Ce type de communication a la particularité d'être accessible au plus grand nombre, et donc, "de communiquer rapidement et simplement aux yeux étrangers". À l'inverse, lors de ses recherches, Zaïan découvre des acteurs basés dans l'Hexagone qui s'adressent à la communauté antillaise et au grand public, à l'aide d'une communication plus représentative de la culture antillaise, mais aussi plus exclusive.
Par exemple, le domino est devenu un symbole antillais pour la communauté, mais pas pour le grand public. C'est comme la machette, quelqu'un qui n'est jamais venu aux Antilles ne va pas l'associer directement à cette culture.
Zaïan Amédée
Mettre en valeur le tissage culturel
Pour son projet de diplôme, Zaïan ambitionne de trouver le juste milieu : créer une affiche sur laquelle les Antilles sont reconnaissables par le plus grand nombre, tout en permettant à la communauté antillaise de se sentir représentée de manière "authentique et juste". Après plusieurs axes de recherche, l'étudiante finit par opter pour le motif du tissage, illustré par le madras ou le tissage de feuilles de palmier.

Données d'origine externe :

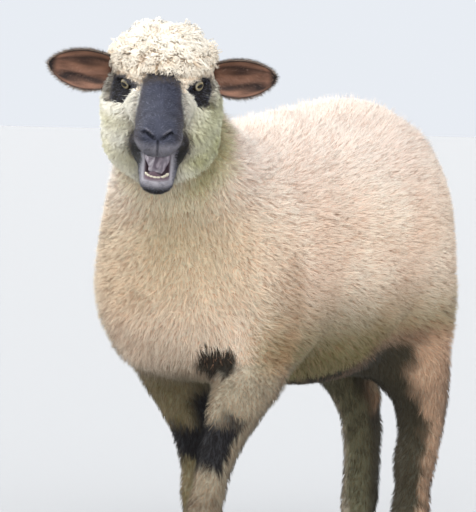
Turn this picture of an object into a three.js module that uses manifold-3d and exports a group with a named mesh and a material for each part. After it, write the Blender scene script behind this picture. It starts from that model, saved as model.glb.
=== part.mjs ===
// A Down-type sheep, life size, standing in mid stride with its head turned to its left and its mouth open.
// Millimetres, +Z up. The animal faces -Y and its left side is +X. The solids reach out to the tips of the
// fleece. The body is one signed-distance field, parted with thin cuts into trunk, neck, head, legs and tail.
import * as THREE from "three";
import { mergeVertices } from "three/addons/utils/BufferGeometryUtils.js";
import Module from "manifold-3d";

const wasm = await Module();
wasm.setup();

// ---- Driving sizes ------------------------------------------------------------------------------

const GAP = 0.3; // clearance between neighbouring solids
const WITHERS = 700; // height of the fleece over the shoulders
const BARREL_WIDTH = 384; // across the belly, fleece included
const CHEST_WIDTH = 330; // across the shoulders, fleece included
const CREASE = 34; // depth to which the fleece fills a crease between neck, head and trunk
const MUSCLE = 60; // the same between the masses of the trunk

const NECK_BASE = [0, -262, 545];
const NECK_TOP = [34, -390, 690];
const NECK_RADII = [138, 71];
const NECK_SHARE = 0.4; // of the neck's axis that stays with the trunk
const HEAD_SHARE = 0.95; // of the neck's axis where the head begins

const HEAD_AT = [71, -470, 750]; // midway between the eyes
const HEAD_TURN = 31; // degrees the head looks to the animal's left
const HEAD_DROP = 17; // degrees the palate slopes below level
const HEAD_ROLL = 3; // degrees the chin leans to the animal's right

// In the head's own frame: -Y out of the nose, +X to the animal's left.
const EYE_AT = [44, 5, 0]; // left eye; the right one mirrors it
const EYE_RADIUS = 14.5;
const EAR_ROOT = [60, 40, 6]; // left ear; the right one mirrors it
const EAR_TIP = [165, 22, 22];
const EAR_DROOP = { left: 8, right: 0 }; // how far each tip sinks
const EAR_WIDTH = 64; // across the leaf
const EAR_THICKNESS = 5;
const EAR_CUP = 13; // depth of the hollow
const INCISORS = 8;
const INCISOR_SIZE = [3.1, 2.2, 9]; // half width, half thickness and half height of a crown
const INCISOR_ARCH = [17, 22]; // half width and depth of the row
const INCISOR_AT = [0, -103, -104]; // middle of the row

const HOOF_HEIGHT = 36; // at the toe
const HOOF_LENGTH = 56; // along the sole
const HOOF_AHEAD = 8; // from the pastern forward to the middle of the sole
const CLAW_WIDTH = 25;
const CLAW_SLOPE = 0.2; // drop of the coronet from toe to heel

// Each leg from elbow or stifle to pastern: joints as [x, y, z, woolly radius].
const LEGS = {
  foreleg_left: [
    [100, -215, 400, 64],
    [110, -290, 325, 50],
    [105, -322, 285, 41],
    [86, -345, 214, 29],
    [80, -372, 130, 27],
    [77, -390, 64, 26],
    [76, -398, 42, 26],
  ],
  foreleg_right: [
    [-86, -208, 400, 66],
    [-78, -196, 315, 51],
    [-67, -184, 268, 40],
    [-58, -170, 210, 30],
    [-60, -158, 130, 28],
    [-61, -152, 64, 27],
    [-61, -160, 42, 26],
  ],
  hindleg_left: [
    [100, 188, 400, 80],
    [106, 210, 300, 54],
    [103, 236, 245, 41],
    [94, 252, 200, 36],
    [87, 246, 140, 33],
    [84, 238, 64, 30],
    [84, 228, 42, 28],
  ],
  hindleg_right: [
    [-90, 262, 400, 80],
    [-80, 304, 300, 52],
    [-70, 342, 228, 37],
    [-77, 370, 172, 32],
    [-77, 368, 120, 30],
    [-76, 362, 64, 29],
    [-75, 350, 42, 28],
  ],
};
const LEG_CUT = { fore: 344, hind: 338 }; // height at which each pair of legs leaves the trunk
const LEG_ZONE = 24; // how far a leg's own zone reaches into the fleece around it

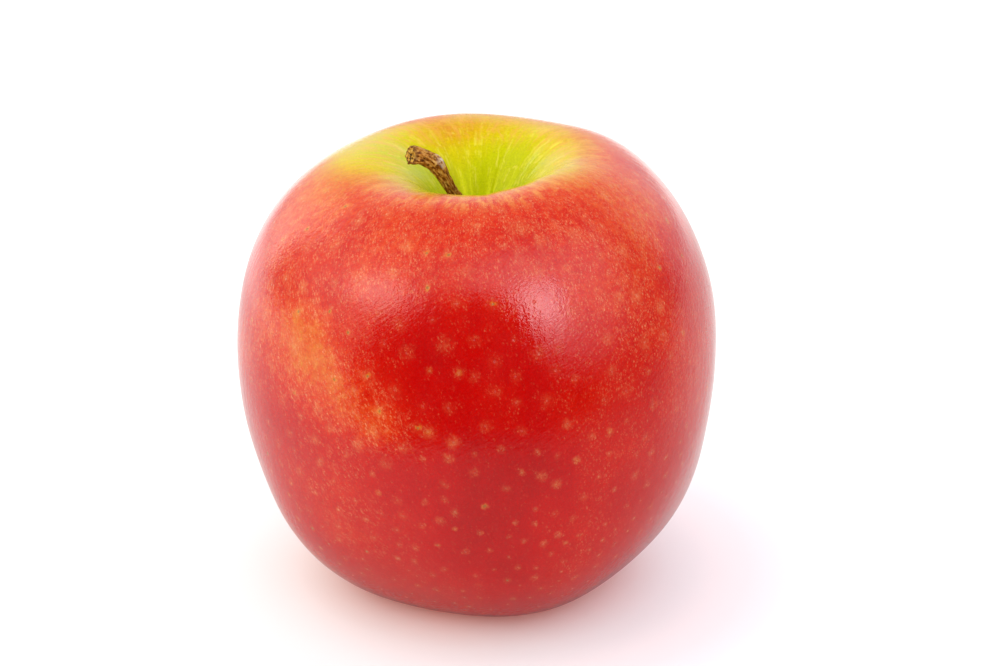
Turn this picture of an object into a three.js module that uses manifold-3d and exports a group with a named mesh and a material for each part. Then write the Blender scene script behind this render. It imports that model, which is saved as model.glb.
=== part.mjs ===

Pour moi, la culture antillaise et la culture française, ce sont deux choses qui sont entrelacées par un passé commun, mais qui ont tout de même leur propre singularité. La culture antillaise en elle-même, c’est déjà un tissage de plein d’influences étrangères, mais qui arrive à former quelque chose d’uniforme.
Zaïan Amédée
L'étudiante n'hésite pas à prendre du recul sur sa réflexion.
Le phénomène de métissage culturel qui a eu lieu aux Antilles avec la colonisation, c’est un phénomène qui est en train de prendre place partout avec la mondialisation. C’est intéressant d’identifier comment on peut faire en sorte que chaque identité singulière ait une place dans l’identité nationale, tout en s'assurant que, comme un tissage, il y ait une union et quelque chose d’uniforme.
Zaïan Amédée
Une idée jugée pertinente, puisque Zaïan obtient les félicitations du jury lors de la présentation de son projet de diplôme. Les affiches sont prêtes, il ne manque plus que le lieu.